Gnome Shell: Three years on

The big battle of GNOME Shell has beeen pretty much fought out by now. I think the general consensus is that GNOME Shell lost but that there’s no clear winner, since Canonical’s Unity hasn’t won anybody over but themselves (even if that does represent a sizeable chunk of linux desktop users).

So when this piece showed up in my feed reader, I could empathize. I also liked the idea of Gnome Shell, I also liked the look of Gnome Shell. But since the reality of Gnome Shell was above all buggy, uncustomizable and marked by the developers’ we-know-best attitude, I also left in search of pastures new. And also came up short.

And like the author I have returned to Gnome Shell, mostly for lack of a nice, easy, mainstream, allround desktop alternative. Where we part ways is in the attitude we bring to that return meeting. “How I fell back in love with Gnome Shell” is not the way I would describe our reunoin.

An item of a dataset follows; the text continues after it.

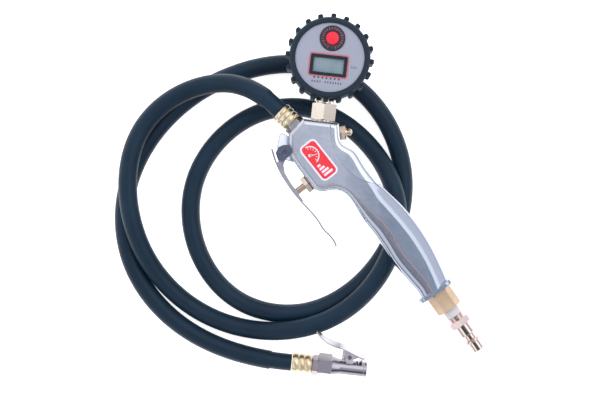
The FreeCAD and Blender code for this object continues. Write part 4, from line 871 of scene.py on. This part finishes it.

Gnome Shell still routinely crashes on me. And then to add insult to injury tells me that it has disabled all extensions, thus implying that the extensions are to blame. Only thing is: I have no extensions enabled. The only tweak I have to insist on is static workspaces but that is a toggle option, not an extension. I know by bitter experience that Gnome Shell can’t cope with extensions so I have learned to live without them, relying on old desktop tricks (see: wmctrl, devilspie, xbindkeys) to add a bit of extra functionality.

Gnome Shell has improved over the course of the past three years. It looks nicer and has a tiny increment more options. But it’s still buggy and it’s still not cutomization friendly and you still need to see things the developers’ way. And I would still leave it in a heartbeat if something better came along.